Если бы даже цензура фактически была тождественна с правосудием, то такое совпадение было бы, прежде всего, лишь фактом, но не являлось бы необходимостью. К тому же к свободе относится не только то, чем я живу, но также и то, как я живу, не только тот факт, что я осуществляю свободу, но и тот факт, что я делаю это свободно. В противном случае архитектор отличался бы от бобра лишь тем, что бобр — это архитектор, покрытый шкурой, а архитектор — это бобр, не имеющий шкуры.
Наш оратор без всякой надобности опять возвращается к роли свободы печати в тех странах, где она действительно существует. Так как мы уже разобрали этот вопрос по косточкам, то мы здесь коснёмся только ещё французской печати. Не говоря уже о том, что недостатки французской печати являются недостатками французской нации, мы видим зло не там, где его ищет оратор. Французская печать отнюдь не слишком свободна, — она недостаточно свободна. Хотя она и не подлежит духовной цензуре, но зато она подлежит материальной цензуре, высокому денежному залогу. Она действует материально именно потому, что она вырвана из своей подлинной сферы и вовлечена в сферу крупных торговых спекуляций. К тому же для крупных денежных спекуляций нужны крупные города.
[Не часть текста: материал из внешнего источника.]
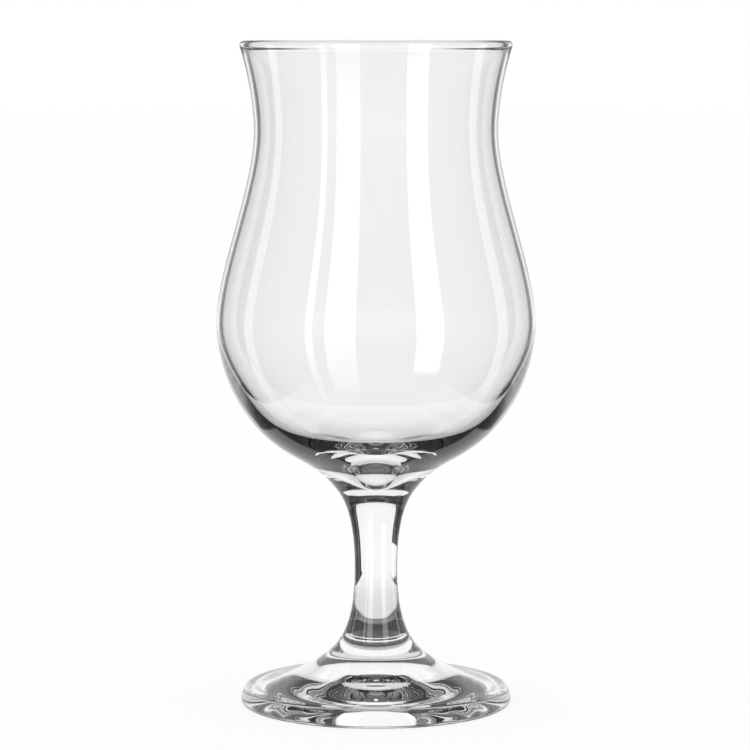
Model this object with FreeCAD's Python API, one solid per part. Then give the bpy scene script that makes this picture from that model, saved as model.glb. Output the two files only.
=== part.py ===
"""Poco grande glass: a clear stemmed drinking glass made of three welded pieces.

Lengths are in millimetres and leans in degrees from upright, outwards positive.
The origin is the centre of the ring that the glass stands on, and +Z runs up the
axis that every piece is turned about.
"""
import FreeCAD, Part
import math
import os
from FreeCAD import Vector

# Heights, one on top of the other from the table to the top of the lip.
foot_height = 10.75
stem_length = 46.25
belly_rise = 44.0
waist_rise = 50.8
lip_rise = 23.2

# Bowl, outside.
neck_radius = 10.4
neck_lean = 37.7
flank_lean = 55.9
belly_radius = 42.0
waist_radius = 31.9
rim_radius = 35.6
rim_lean = 16.9

# Bowl, inside: the wall at each height, the beaded lip and the well in the floor.
wall_at_lip = 1.5
wall_at_waist = 1.64
wall_at_belly = 1.6
wall_at_flank = 4.6
inner_flank_lean = 68.0
lip_thickness = 2.2
lip_blend_length = 2.0
lip_undercut = 35.0
floor_thickness = 3.3
well_radius = 9.3
well_depth = 6.5
well_lean = 72.0

# Stem.
stem_radius = 5.65
stem_waist_rise = 24.9

# Foot.
stem_base_radius = 16.45
stem_base_lean = -59.4
foot_radius = 35.8
foot_heel_radius = 1.0
foot_edge_radius = 5.2
foot_edge_sweep = 35.0
bearing_ring_width = 2.7
underside_lean = -80.0
punt_radius = 12.4
punt_shoulder_height = 2.9
punt_lean = -70.0
punt_height = 4.75

# Where the hollow of the neck turns into the round of the belly, as shares of the
# way from the neck to the belly.
flank_radius_share = 0.459
flank_height_share = 0.251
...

Французская печать концентрируется поэтому в немногих пунктах, а если материальная сила, будучи сконцентрирована в немногих пунктах, действует демонически, то почему же иначе должно обстоять дело с духовной силой?
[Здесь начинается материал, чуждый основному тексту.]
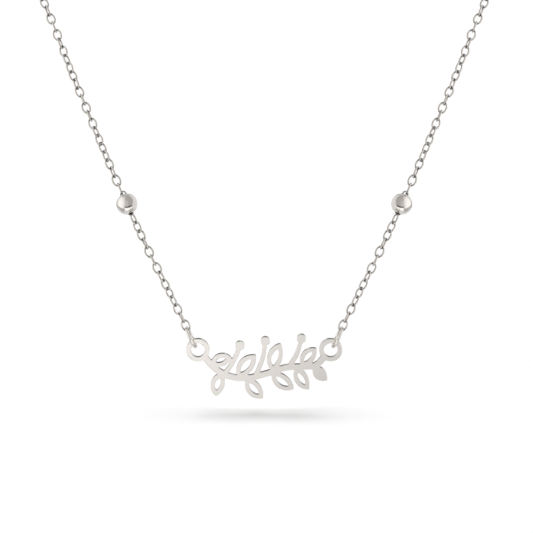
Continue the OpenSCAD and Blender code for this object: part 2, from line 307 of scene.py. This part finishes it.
class Outline:
    """A closed outline in the plate's plane, refined between its corners, and its insets."""

    def __init__(self, points):
        for _ in range(2):
            points = self.refined(points)
        self.points = points
        self.insets = self.metal_side(points)

    @staticmethod
    def bend(a, b, c):
        """The turn at b, as curvature. It is 0 at a real corner."""
        before, after = b - a, c - b
        turn = before.angle_signed(after, 0.0)
        return 0.0 if abs(turn) > CORNER_TURN else -2 * turn / (before.length + after.length)

    @classmethod
    def refined(cls, points):
        """The outline with one more point in each long edge, on the curve that its ends bend to."""
        count = len(points)
        bends = [cls.bend(points[i - 1], points[i], points[(i + 1) % count]) for i in range(count)]
        fine = []
        for i in range(count):
            a, b = points[i], points[(i + 1) % count]
            edge = b - a
            fine.append(a)
            if edge.length < SHORT_EDGE:
                continue
            here, there = bends[i], bends[(i + 1) % count]
            bulge = min(abs(here), abs(there)) if here * there > 0 else 0.0
            rise = min(bulge * edge.length ** 2 / 8, MOST_BULGE * edge.length)
            rise = math.copysign(rise, here)
            fine.append((a + b) / 2 + rise * Vector((edge.y, -edge.x)).normalized())
        return fine

    @staticmethod
    def metal_side(points):
        """At each point, the step towards the metal that insets both its edges by 1."""
        count = len(points)
        steps = []
        for i in range(count):
            before = (points[i] - points[i - 1]).normalized()
            after = (points[(i + 1) % count] - points[i]).normalized()
            mean = (before + after).normalized()
            side = Vector((-mean.y, mean.x))
            steps.append(side / max(LEAST_FACING, side.dot(Vector((-before.y, before.x)))))
        return steps


def plate_loops(node):
    """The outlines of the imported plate's front, in millimetres, with the metal on their left."""
    matrix = node.matrix_world
    corners = [matrix @ v.co / MM for v in node.data.vertices]
    front = min(c.y for c in corners)
    keys = [(round(c.x, 4), round(c.z, 4)) if c.y < front + FRONT_GAP else None
            for c in corners]
    follows = {}
    edges = set()
    node.data.calc_loop_triangles()
    for triangle in node.data.loop_triangles:
        ring = [keys[i] for i in triangle.vertices]
        if None in ring or len(set(ring)) < 3:
            continue
        (ax, ay), (bx, by), (cx, cy) = ring
        if (bx - ax) * (cy - ay) - (cx - ax) * (by - ay) < 0:
            ring = ring[::-1]
        edges.update(zip(ring, ring[1:] + ring[:1]))
    for a, b in edges:
        if (b, a) not in edges:
            follows.setdefault(a, []).append(b)
    loops = []
    while follows:
        start = next(iter(follows))
        loop, here = [], start
        while here in follows:
            loop.append(Vector(here))
            onward = follows[here]
            there = onward.pop()
            if not onward:
                del follows[here]
            here = there
        loops.append(loop)
    return [merged(loop) for loop in loops if len(loop) > 2]


def merged(loop):
    """The loop without points that lie closer together than the plate's finest arc."""
    kept = [loop[0]]
    for point in loop[1:]:
        if (point - kept[-1]).length > POINT_GAP:
            kept.append(point)
    if (kept[0] - kept[-1]).length < POINT_GAP:
        kept.pop()
    return kept


def inside(points, loops):
    """Which points lie in the metal, by counting the outlines' crossings."""
    px, py = points[:, 0:1], points[:, 1:2]
    odd = np.zeros(len(points), dtype=bool)
    for loop in loops:
        a = np.array([tuple(p) for p in loop])
        b = np.roll(a, -1, axis=0)
        ax, ay, bx, by = a[:, 0], a[:, 1], b[:, 0], b[:, 1]
        spans = (ay > py) != (by > py)
        rise = np.where(by == ay, 1.0, by - ay)
        hits = spans & (px < (bx - ax) * (py - ay) / rise + ax)
        odd ^= hits.sum(axis=1) % 2 == 1
    return odd


def plate(node):
    """The plate with its cut edges rounded over by polishing."""
    rows = []
    for k in range(EDGE_STEPS + 1):
        a = math.pi / 2 * (1 - k / EDGE_STEPS)
        rows.append((EDGE_ROUND * (1 - math.cos(a)), PLATE_T / 2 - EDGE_ROUND * (1 - math.sin(a))))
    rows = rows + [(inset, -depth) for inset, depth in rows[::-1]]
    # The walls, row by row, and the edges of the flat faces with the front and back point of each
    verts, faces = [], []
    flats, edges, owners = [], [], []
    for outline in (Outline(loop) for loop in plate_loops(node)):
        first, count = len(verts), len(outline.points)
        for inset, depth in rows:
            for p, step in zip(outline.points, outline.insets):
                q = p + inset * step
                verts.append((q.x, SWING_Y - depth, q.y))
        for r in range(len(rows) - 1):
            a, b = first + r * count, first + (r + 1) * count
            for i in range(count):
                n = (i + 1) % count
                faces.append((a + i, b + i, b + n, a + n))
        base, last = len(owners), first + (len(rows) - 1) * count
        flats.append([Vector((x, z)) for x, _, z in verts[first:first + count]])
        edges += [(base + i, base + (i + 1) % count) for i in range(count)]
        owners += [(first + i, last + i) for i in range(count)]
    # The two flat faces
    points, _, triangles, sources, _, _ = delaunay_2d_cdt(sum(flats, []), edges, [], 0, 1e-6)
    centres = [tuple(sum((points[i] for i in t), Vector((0, 0))) / 3) for t in triangles]
    walls = len(faces)
    for t, keep in zip(triangles, inside(np.array(centres), flats)):
        if keep:
            pairs = [owners[sources[i][0]] for i in t]
            faces.append(tuple(front for front, _ in pairs))
            faces.append(tuple(back for _, back in pairs[::-1]))
    piece = mesh_object("plate_polished", verts, faces)
    for face in piece.data.polygons[walls:]:
        face.use_smooth = False
    return piece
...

Но если вы непременно хотите судить о свободе печати не на основании её идеи, а на основании её исторического существования, то почему вы не ищете её там, где она исторически существует? Естествоиспытатели стараются с помощью эксперимента воспроизвести явление природы в его наиболее чистых условиях. Вы не нуждаетесь ни в каких экспериментах. В Северной Америке вы находите явление свободы печати в его наиболее чистой и естественной форме. Но если в Северной Америке имеются большие исторические основания для свободы печати, то ещё большие имеются в Германии. Литература и органически связанное с ней умственное образование народа являются, конечно, не только прямыми историческими основами печати, они — сама её история. А какой народ в мире может более похвалиться этими, самыми непосредственными, историческими основами свободы печати, чем немецкий?
Но горе немецкой нравственности, — вновь прерывает нас оратор, — если печать в Германии станет свободной, так как свобода печати создаёт «внутреннюю деморализацию, которая старается подорвать веру в высшее назначение человека, а вместе с этим подорвать и основу истинной цивилизации».
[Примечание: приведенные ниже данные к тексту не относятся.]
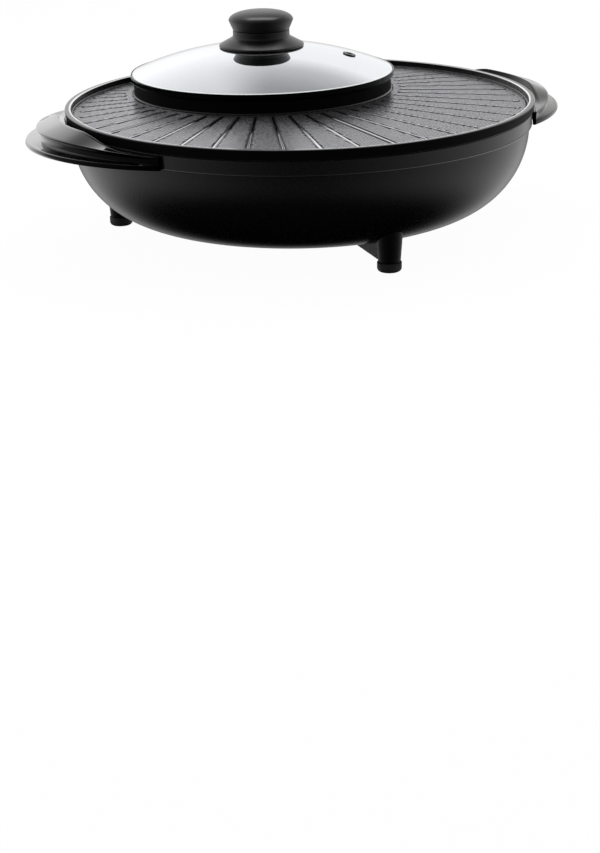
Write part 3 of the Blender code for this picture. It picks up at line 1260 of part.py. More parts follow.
cup_top = dome_height(WASHER_RADIUS, GLASS_WALL) - GAP
cup_floor = cup_top - WASHER_DEPTH
cup_profile = [
    (WASHER_RADIUS - WASHER_WALL, cup_top),
    (WASHER_RADIUS, cup_top),
    (WASHER_RADIUS, cup_floor + WASHER_WALL),
    (WASHER_RADIUS - WASHER_WALL, cup_floor),
    (KNOB_SCREW_RADIUS + GAP, cup_floor),
    (KNOB_SCREW_RADIUS + GAP, cup_floor + WASHER_WALL),
    (WASHER_RADIUS - WASHER_WALL, cup_floor + WASHER_WALL),
]
turned("knob_cup_washer", cup_profile, KNOB_STEPS, STEEL, LID_AXIS)

gasket_profile = [
    (KNOB_SCREW_RADIUS + GAP, DOME_UNDER - 2 * GAP),
    (GASKET_RADIUS, DOME_UNDER - 2 * GAP),
    (GASKET_RADIUS, cup_floor + WASHER_WALL + GAP),
    (KNOB_SCREW_RADIUS + GAP, cup_floor + WASHER_WALL + GAP),
]
turned("knob_gasket", gasket_profile, POST_STEPS, SILICONE, LID_AXIS)

knob_seat = Vector((0.0, 0.0, cup_floor - GAP))
knob_screw_length = cap_base + KNOB_SCREW_DEPTH - knob_seat.z
knob_head = SCREW_HEAD_RADIUS * KNOB_SCREW_RADIUS / SCREW_RADIUS
screw("knob_screw", knob_seat, UP, knob_screw_length, KNOB_SCREW_RADIUS, knob_head, LID_AXIS)
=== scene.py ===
"""A hot pot grill combo, dressed: every piece of it with its finish, and a white studio round it.

Lengths are in metres and angles in degrees. The table is z = 0, the plate's axis is Z, +X points to the right
handle and +Y to the pot.
"""

import math

import bmesh
import bpy
from mathutils import Matrix, Vector


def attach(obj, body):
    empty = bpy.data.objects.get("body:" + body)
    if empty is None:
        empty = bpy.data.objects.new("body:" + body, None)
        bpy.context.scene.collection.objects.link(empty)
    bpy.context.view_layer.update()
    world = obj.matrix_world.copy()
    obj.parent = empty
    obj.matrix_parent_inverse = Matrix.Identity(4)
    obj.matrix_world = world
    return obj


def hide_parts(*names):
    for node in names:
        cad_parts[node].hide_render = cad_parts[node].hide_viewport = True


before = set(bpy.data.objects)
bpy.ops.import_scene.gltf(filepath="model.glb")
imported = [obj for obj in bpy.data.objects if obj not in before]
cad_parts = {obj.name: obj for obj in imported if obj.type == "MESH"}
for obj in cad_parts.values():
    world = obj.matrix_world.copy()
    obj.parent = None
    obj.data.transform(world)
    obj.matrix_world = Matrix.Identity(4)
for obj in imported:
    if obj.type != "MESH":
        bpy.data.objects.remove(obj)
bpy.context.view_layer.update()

# Foot pads
# Rubber cups pushed over the ends of the three feet. They are compression moulded, so they are matt, with
# softly rounded edges, and dust dulls them in patches.
MM = 0.001
FOOT_CIRCLE = 165.0 * MM
FOOT_ANGLES = {"front": 271.2, "rear_right": 31.2, "rear_left": 151.2}
PAD_RADIUS = 10.2 * MM
PAD_HEIGHT = 8.0 * MM
PAD_TOP_EDGE = 0.6 * MM
PAD_BOTTOM_EDGE = 3.0 * MM
PAD_STEPS = 48
SPIGOT_RADIUS = 5.3 * MM
SPIGOT_LENGTH = 4.0 * MM
SMALLEST = 0.001 * MM
CORNER_SEGMENTS = 4
SMOOTH_ANGLE = math.radians(38.0)
NOISE_SPREAD = (0.3, 0.7)
FINE_DETAIL = 4.0
RUBBER = {"colour": "#141414", "rough": (0.6, 0.85), "grain": 6.0 * MM, "relief": 0.05 * MM}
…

Деморализующим образом действует одна только подцензурная печать. Величайший порок — лицемерие — от неё неотделим; из этого её коренного порока проистекают все остальные её недостатки, в которых нет и зародыша добродетели, проистекает её самый отвратительный — даже с эстетической точки зрения — порок пассивности. Правительство слышит только свой собственный голос, оно знает, что слышит только свой собственный голос, и тем не менее оно поддерживает в себе самообман, будто слышит голос народа, и требует также и от народа, чтобы он поддерживал этот самообман. Народ же, со своей стороны, либо впадает отчасти в политическое суеверие, отчасти в политическое неверие, либо, совершенно отвернувшись от государственной жизни, превращается в толпу людей, живущих только частной жизнью.
Если господь бог только на шестой день сказал о своём собственном творении: «И увидел, что всё — хорошо», то подцензурная печать каждый день восхваляет творения правительственной воли; но так как один день непременно противоречит другому, то печать постоянно лжёт и при этом должна скрывать, что она сознаёт свою ложь, должна потерять всякий стыд.
Тем самым, что народ вынуждается рассматривать свободные произведения мысли как противозаконные, он приучается считать противозаконное свободным, свободу — беззаконием, а законное — несвободным. Так цензура убивает государственный дух.
Но наш оратор опасается свободы печати, исходя из интересов «частных лиц». Он не думает о том, что цензура есть постоянное покушение на права частных лиц и ещё более на идеи. Он впадает в пафос, говоря об опасностях, угрожающих отдельным личностям; неужели же мы не должны впадать в пафос, когда говорим об опасностях, угрожающих всему обществу?
Мы не можем более резко разграничить наш взгляд и взгляд оратора, чем противопоставив его определениям «дурных умонастроений» наши собственные определения.
Дурным умонастроением, утверждает оратор, является «гордыня, не признающая никакого авторитета за церковью и государством». Неужели же мы не должны считать дурным умонастроением непризнание авторитета разума и закона? «Только зависть проповедует уничтожение всего того, что чернь называет аристократией». Мы же говорим, что зависть хочет уничтожить вечную аристократию человеческой природы — свободу, представляющую собой ту аристократию, в которой не может усомниться даже чернь.